A pitch to the broader industry had been made earlier. Last year, Eni's exploration chief Luca Bertelli publicly presented a paper at the oil and gas conference in Alexandria laying out in detail the geology of the area and its potential.

DIVIDENDS CONCERN

In the last 7 years Eni has discovered more than 10 billion barrels of oil equivalent, equal to 2.5 times its production, with a 2014 organic reserves replacement ratio of 112 percent, well above peers.

The new finds have cheered investors with the prospect of cash flow from higher production and the sale of prize acreage — not just the wholly owned Zohr, valued by Italian investment house Mediobanca at up to 5 billion euros, but in Mozambique and Congo too.

But though Eni was the first major to cut its dividend last year to ease a stretched balance sheet, doubts still remain on the thorny question of returns.

"The key concern is dividends for the next 2-3 years which will need divestments to be covered. If they don't deliver something in the next 3-6 months then there could be another cut on the horizon," said Jason Kenney, oil analyst at Santander.

The 60-year-old Descalzi, head of E&P before nomination to the top spot last year by the government of Matteo Renzi, is looking to turn Eni into a leaner exploration-focused animal and has put the emphasis on simple conventional projects in emerging basins or legacy assets.

This comes after an operational disaster under the previous management at the very complex giant Kashagan project in Kazakhstan. The $50 billion development has seen a decade of delays and cost overruns and Eni was ultimately stripped of the operatorship by its fellow partners Shell and Exxon.

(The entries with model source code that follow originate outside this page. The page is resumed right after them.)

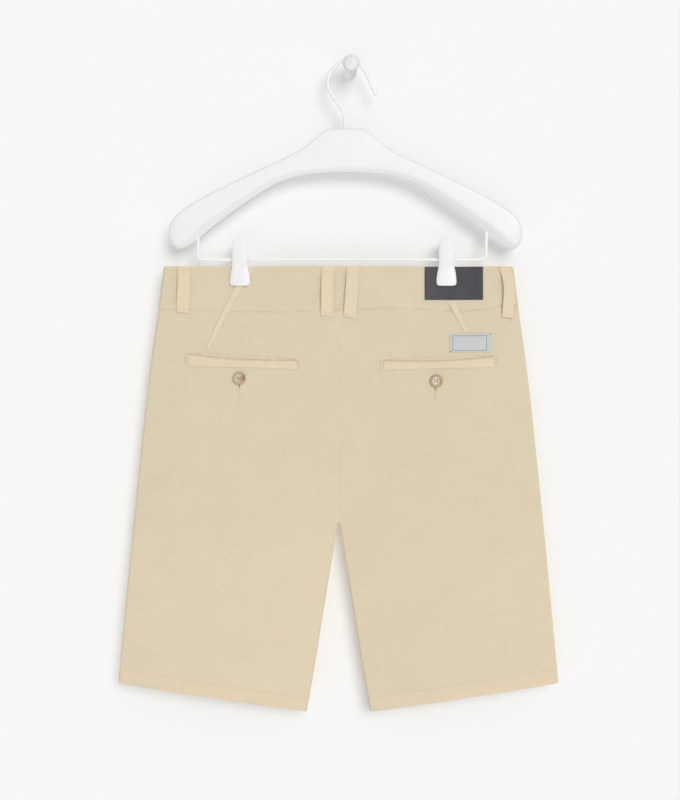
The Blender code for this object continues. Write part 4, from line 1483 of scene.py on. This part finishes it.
def row_points(x, drop, face, lift):
    """A row's points on the cloth, and the way out of the cloth there."""
    x, drop = np.broadcast_arrays(np.asarray(x, float), np.asarray(drop, float))
    moved = creased(x, drop, face) + sewn(x, drop, face) * 0.4
    moved = np.where(drop < BAND_HEIGHT, band_worn(x, drop, face), moved)
    return with_ways_out(on_cloth(x, drop, face, lift, moved), face)


def sew(name, rows, thread, pitch=3.0, length=2.3, width=0.55, turn=0.0):
    """Rows of stitches, each row an array of points with its ways out of the cloth, as one piece."""
    points, ups = (np.vstack(column) for column in zip(*rows))
    edges = []
    first = 0
    for row, _ in rows:
        edges += [(index, index + 1) for index in range(first, first + len(row) - 1)]
        first += len(row)
    mesh = bpy.data.meshes.new(name)
    mesh.from_pydata((points * MM).tolist(), edges, [])
    layer = mesh.attributes.new("up", "FLOAT_VECTOR", "POINT")
    layer.data.foreach_set("vector", ups.astype(np.float32).ravel())
    made = bpy.data.objects.new(name, mesh)
    bpy.context.scene.collection.objects.link(made)
    rule = made.modifiers.new("stitches", "NODES")
    rule.node_group = bpy.data.node_groups.get("stitch_row") or stitch_nodes()
    given = {"Pitch": pitch * MM, "Length": length * MM, "Width": width * MM}
    given |= {"Turn": turn, "Seed": 7, "Thread": thread}
    for socket in rule.node_group.interface.items_tree:
        if socket.in_out == "INPUT" and socket.name in given:
            rule[socket.identifier] = given[socket.name]
    make_plain(made, rule)
    made.data.shade_smooth()
    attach(made, "root")
    return made


def line_between(start, end, face, lift, steps=12):
    part = np.linspace(0, 1, steps)
    x = start[0] + (end[0] - start[0]) * part
    drop = start[1] + (end[1] - start[1]) * part
    return row_points(x, drop, face, lift)


def hem_row(side, face):
    part = np.linspace(0.012, 0.988, 90)
    outer_x = smooth(SECTIONS, HALF_WIDTH, HEM_OUTER_DROP - HEM_HEIGHT)
    inner_x = smooth(INSEAMS, 1, HEM_INNER_DROP - HEM_HEIGHT)
    x = side * (outer_x + (inner_x - outer_x) * part)
    above = hem_edge(x, np.zeros(90))
    return row_points(x, above - HEM_HEIGHT + 0.8, face, ON_FACE)


def sew_panels(thread):
    """Each panel's hem, its centre seam, and the fly's curve and the pocket's edge on the front."""
    on_trim = SEAM_GAP + TRIM_WALL
    made = {}
    for (cut, hand), panel in panels.items():
        face, side = CUTS[cut], SIDES[hand]
        rows = [hem_row(side, face)]
        if hand == "right":
            start = 57 if cut == "back" else 212
            ends = (SEAM_TOPSTITCH, start), (SEAM_TOPSTITCH, 316)
            rows.append(line_between(*ends, face, ON_FACE, 90))
        if cut == "front":
            top, low = ((side * (x + 3), drop) for x, drop in (FRONT_POCKET[0], FRONT_POCKET[2]))
            rows.append(line_between(top, low, face, on_trim, 50))
        if cut == "front" and hand == "left":
            bend = np.linspace(0, 1, 60)
            x = -34.5 + 5 * bend + 25 * bend**7
            rows.append(row_points(x, 56 + 146 * bend**0.8, face, on_trim))
        made[cut, hand] = sew(f"stitches_{cut}_{hand}", rows, thread)
    return made


def sew_bands(thread):
    made = {}
    for (cut, hand), band in bands.items():
        face, side = CUTS[cut], SIDES[hand]
        top = BAND_TOPS[face] + 4.6
        row = line_between((side, top), (side * 214, top), face, BAND_STEP + ON_FACE, 120)
        made[cut, hand] = sew(f"stitches_band_{cut}_{hand}", [row], thread)
    return made


def loop_row(loop, part, steps):
    """A row on a loop's outer face."""
    _, outer = loop_layers(loop, np.atleast_1d(part), np.atleast_1d(steps))[0]
    return with_ways_out(outer.reshape(-1, 3), loop.face)


def sew_loops(thread):
    """Both edges of each loop, and the bar-tacks at its ends."""
    part = np.linspace(0.03, 0.985, 50)
    edges = [loop_row(loop, part, step) for loop in LOOPS for step in (-LOOP_EDGE, LOOP_EDGE)]
    tacks = []
    for loop in LOOPS:
        low_tack = 1 - LOOP_TACK / (loop.low_drop - loop_top(loop))
        for at in (LOOP_TACK / loop.low_drop, low_tack):
            tacks.append(loop_row(loop, at, np.linspace(-0.9, 0.9, 12)))
    sew("stitches_loops", edges, thread, pitch=2.4, length=1.9, width=0.5)
    sew("bar_tacks_loops", tacks, thread, pitch=0.5, length=1.5, width=0.42, turn=ACROSS)


def sew_pockets(thread):
    """The bars across the ends of each pocket's mouth, and the purled edges of its buttonhole."""
    bars = []
    purls = []
    for mouth in MOUTHS.values():
        for (x, drop), out, high in ((mouth.left, -3.4, 11.5), (mouth.right, 3.4, 10.5)):
            bars.append(line_between((x + out, drop - 0.6), (x + out, drop + high), BACK, 0.3))
    for x, top, _, end in BUTTONHOLES:
        for out in (-1.15, 1.15):
            purls.append(line_between((x + out, top), (x + out * 0.6, end), BACK, 0.12, 24))
        purls.append(line_between((x - 1.3, end + 0.4), (x + 1.3, end + 0.4), BACK, 0.12))
    sew("bar_tacks_pockets", bars, thread, pitch=0.6, length=1.8, width=0.45, turn=ACROSS)
    sew("buttonholes", purls, thread, pitch=0.5, length=1.0, width=0.45, turn=ACROSS)


def sew_buttons():
    """Two bars of thread over each button's holes."""
    thread = thread_finish("horn_button_thread", (0.3, 0.24, 0.2))
    rows = []
    for button in BUTTONS:
        seat = button_seat(button)
        for x in (-THREAD_HOLE_OFFSET, THREAD_HOLE_OFFSET):
            points = [seat + [x + out, button.face * 1.55, 0] for out in (-0.36, 0, 0.36)]
            rows.append(with_ways_out(np.array(points), button.face))
    sew("button_threads", rows, thread, pitch=0.36, length=4.0, width=0.5, turn=ACROSS)


def sew_label():
    """The dark stitches that hold the woven label at two of its corners."""
    thread = thread_finish("dark_label_thread", (0.13, 0.13, 0.135))
    lift = SEAM_GAP + LABEL_WALL
    tacks = []
    for corner, inward in ((LABEL[1], (-1.6, 1.6)), (LABEL[2], (1.6, -1.6))):
        start = (corner[0] + inward[0] * 0.2, corner[1] + inward[1] * 0.4)
        tacks.append(line_between(start, (start[0] + inward[0], start[1]), BACK, lift, 4))
    sew("label_tacks", tacks, thread, pitch=0.5, length=1.3, width=0.5, turn=ACROSS)


thread = thread_finish("beige_thread", (0.74, 0.65, 0.485))
panel_stitches = sew_panels(thread)
band_stitches = sew_bands(thread)
sew_loops(thread)
sew_pockets(thread)
sew_buttons()
sew_label()
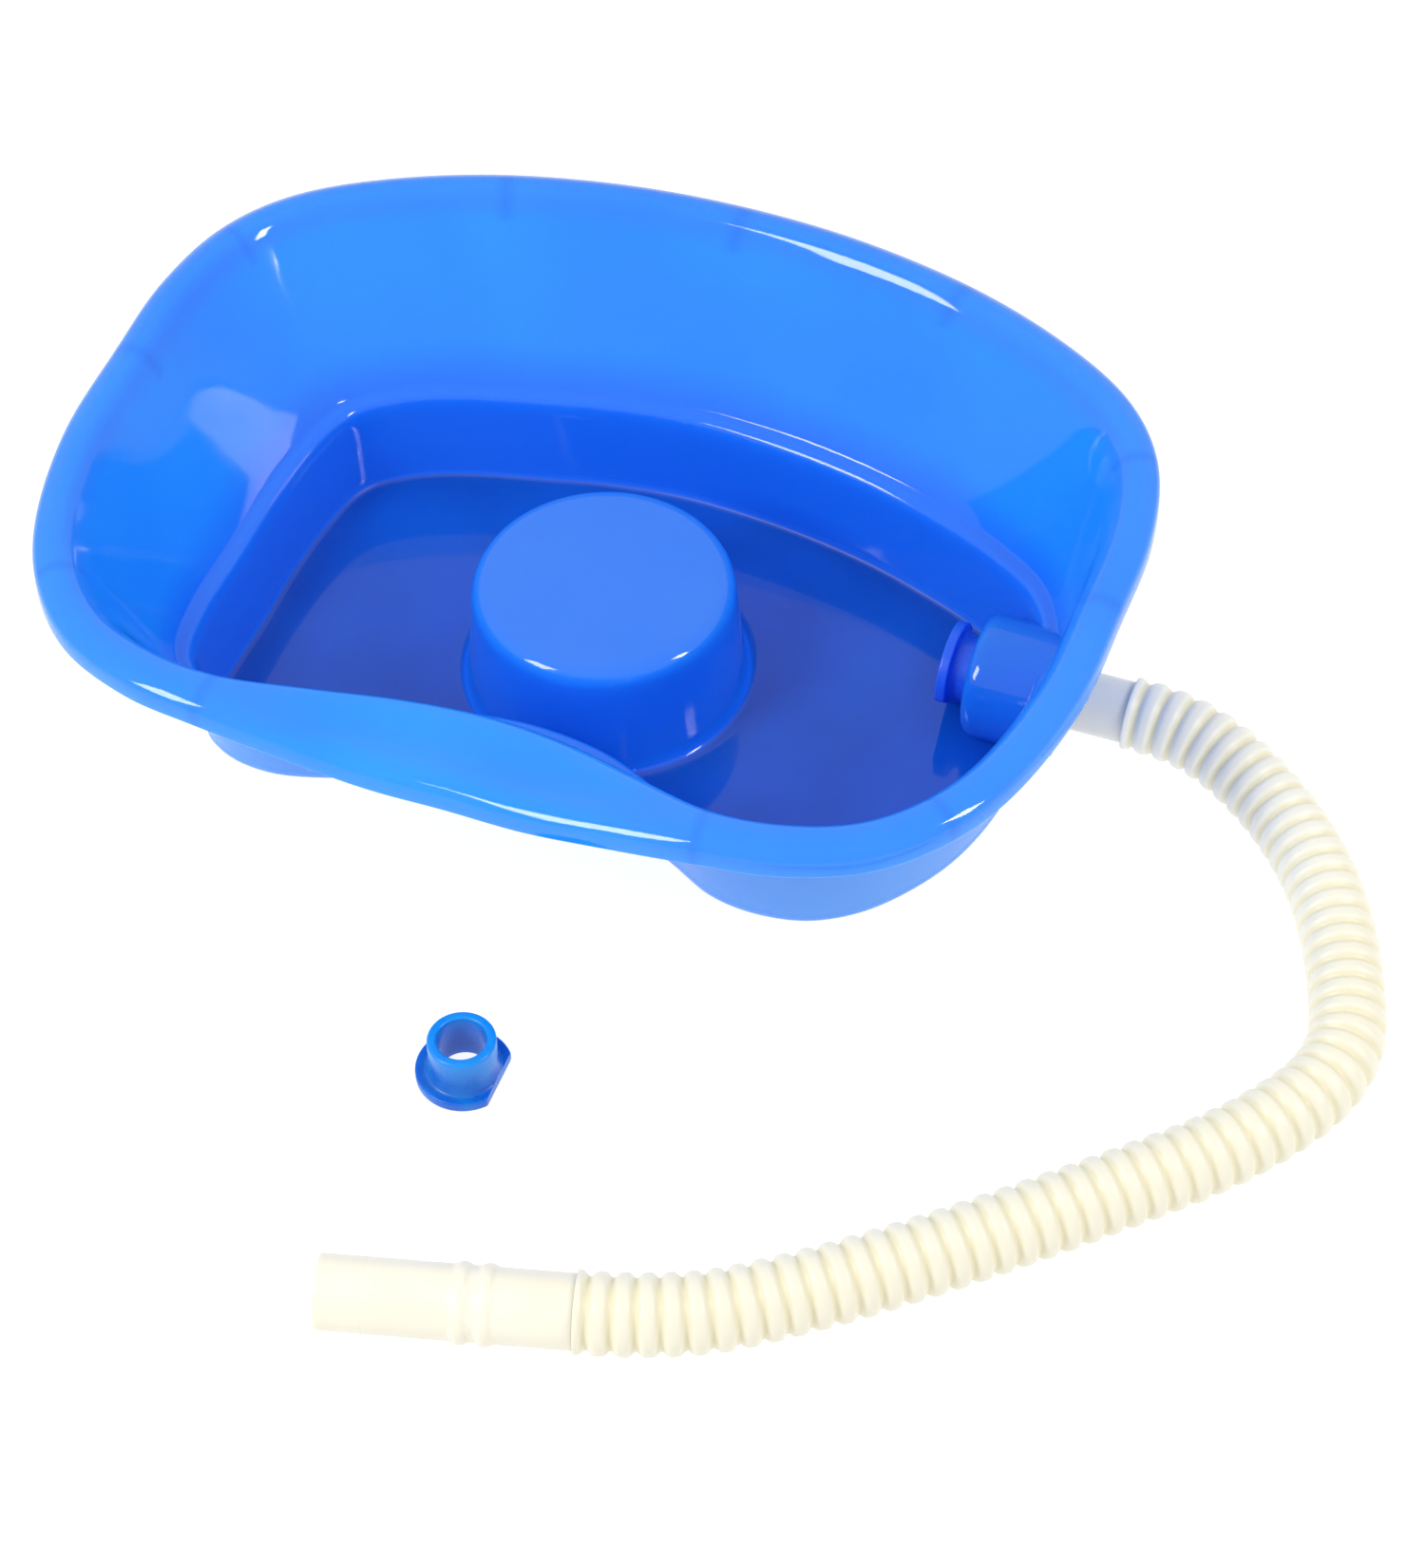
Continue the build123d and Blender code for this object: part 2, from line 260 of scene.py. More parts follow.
def valley_depth(turns):
    """0 on a crest and 1 in a valley: a cosine with its valley narrowed by a power."""
    return (0.5 - 0.5 * np.cos(2 * np.pi * turns)) ** 2.4


def sweep_frame(distance):
    """Points, sideways and upward directions at distances along the centreline: the side is
    the horizontal normal of the line, the up direction is normal to both."""
    place = np.stack([np.interp(distance, along, centreline[:, k]) for k in range(3)], axis=1)
    ahead = np.stack([np.interp(distance + 0.004, along, centreline[:, k]) for k in range(3)], axis=1)
    behind = np.stack([np.interp(distance - 0.004, along, centreline[:, k]) for k in range(3)], axis=1)
    tangent = ahead - behind
    tangent /= np.linalg.norm(tangent, axis=1, keepdims=True)
    side = np.cross(tangent, [0.0, 0.0, 1.0])
    side /= np.linalg.norm(side, axis=1, keepdims=True)
    return place, side, np.cross(side, tangent)


distance = np.linspace(0, hose_length, rib_count * STEPS_PER_RIB + 1)
share = distance / hose_length
depth = valley_depth(distance / hose_length * rib_count)
crest = CREST_R[0] + (CREST_R[1] - CREST_R[0]) * share
valley = VALLEY_R[0] + (VALLEY_R[1] - VALLEY_R[0]) * share
outer_r = (crest + (valley - crest) * depth) * MM
inner_r = outer_r - HOSE_WALL * MM
place, side, up = sweep_frame(distance)
angle = np.linspace(0, 2 * np.pi, 56, endpoint=False)
ring = np.cos(angle)[None, :, None] * up[:, None] + np.sin(angle)[None, :, None] * side[:, None]
outside = place[:, None] + outer_r[:, None, None] * ring
inside = place[::-1, None] + inner_r[::-1, None, None] * ring[::-1]
hose = skin("corrugated_hose", np.concatenate([outside, inside]), wrap_rows=True)
fix_outwards(hose)
point_attribute(hose, "groove", np.repeat(np.concatenate([depth, depth[::-1]]), len(angle)))
point_attribute(hose, "from_basin", np.repeat(np.concatenate([share, share[::-1]]), len(angle)))
print("hose", rib_count, "ribs")

# %% [markdown]
# ## Hose cuffs
# The inlet cuff is a smooth sleeve with a narrower spigot that goes into the rubber bush. The
# outlet cuff is a little wider, is open at its end, and has two raised beads that act as a stop.

# %% Cuffs: (radius, distance) profiles in mm and the rounding of each corner
DRAIN_Y = 30 + CENTRE_Y
DRAIN_Z = 26.5
INLET_START = 168.0
inlet_cuff = turned(
    "inlet_cuff",
    [(11.15, 0), (11.15, 20), (14.7, 20), (14.7, 82), (12.7, 82), (12.7, 22), (9.3, 22), (9.3, 0)],
    [0.6, 0.5, 0.8, 0.5, 0.5, 0.5, 0.5, 0.6], (INLET_START, DRAIN_Y, DRAIN_Z), (1, 0, 0))

last_run = np.subtract(HOSE_ROUTE[-1], HOSE_ROUTE[-2])
outlet_cuff = turned(
    "outlet_cuff",
    [(16.5, 0.0), (16.5, 34.3), (17.9, 36.6), (17.9, 39.4), (16.5, 41.7), (16.5, 45.3), (17.9, 47.6),
     (17.9, 50.4), (16.5, 52.7), (16.5, 89.4), (16.35, 89.9), (16.5, 90.4), (16.5, 111), (14.5, 111),
     (14.5, 0)],
    [0.5, 1.5, 1.4, 1.4, 1.5, 1.5, 1.4, 1.4, 1.5, 0.2, 0.2, 0.2, 0.8, 0.8, 0.5],
    np.array(HOSE_ROUTE[-1]) / MM, last_run, arc_steps=4)
for cuff in (inlet_cuff, outlet_cuff):
    fix_outwards(cuff)
    sharpen(cuff)

# %% [markdown]
# ## Basin
# The basin is one moulding about 2.5 mm thick. At each of 17 stations from the back to the
# front the wall section is the same list of points: over the support in the middle, across
# the floor, up the wall with its rounded ledge, over the rolled rim and back underneath. Smooth
# curves join the stations all round, and rounded corners join the rows, which gives a closed
# skin with an even gloss.

# %% Outlines of the basin, mm
RIM_TOP = 132.0
WALL = 2.5
FLOOR = 3.0
SKIRT = 14.0
LEDGE_TOP = 54.0
LEDGE_WIDTH = 9.0
DRAFT = 3.5
RIM_EDGE = [(0, 195), (60, 191), (120, 178), (172, 157), (213, 130), (238, 95), (249, 50),
            (250, 0), (249, -55), (238, -108), (220, -146), (192, -175), (155, -191),
            (118, -196), (78, -196), (38, -195), (0, -194)]
DRAIN_END_EDGE = [(0, 116), (48, 113), (92, 105), (130, 93), (161, 80), (188, 62), (203, 34),
                  (207, 0), (204, -36), (193, -70), (172, -101), (148, -119), (122, -125),
                  (96, -122), (70, -109), (37, -95), (0, -90)]
PLAIN_END_EDGE = [(0, 116), (42, 112), (82, 103), (116, 94), (143, 82), (161, 65), (169, 36),
                  (172, 0), (172, -38), (173, -76), (168, -104), (152, -118), (128, -122),
                  (101, -116), (70, -104), (37, -94), (0, -90)]
LIP_WIDTH = [21.0] * 10 + [22.0, 23.0, 24.0, 26.0, 38.0, 50.0, 53.0]
LIP_DIP = [0.0] * 13 + [1.0, 7.0, 13.0, 14.0]
LIP_DISH = [0.0] * 14 + [3.0, 6.0, 6.0]
HUMP_Y = -6.5
HUMP_TOP = 65.0
HUMP_TOP_R = 62.0
HUMP_BASE_R = 67.0
FINE = 9                 # columns for each station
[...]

"Zohr is top quality clean gas that can be gotten to market fast. It costs one third that of the Arctic and a fifth that of fracking," says Davide Tabarelli, head of energy think tank Nomisma Energie.

Crucially, Descalzi has made sure discovery budgets remain flush and made sure there are more Eni engineers on site to get a better grip on projects.

Eni has traditionally held the discovery side of its business in high esteem. So much so that many of the streets around the group's Milan headquarters in San Donato are named after famous geologists.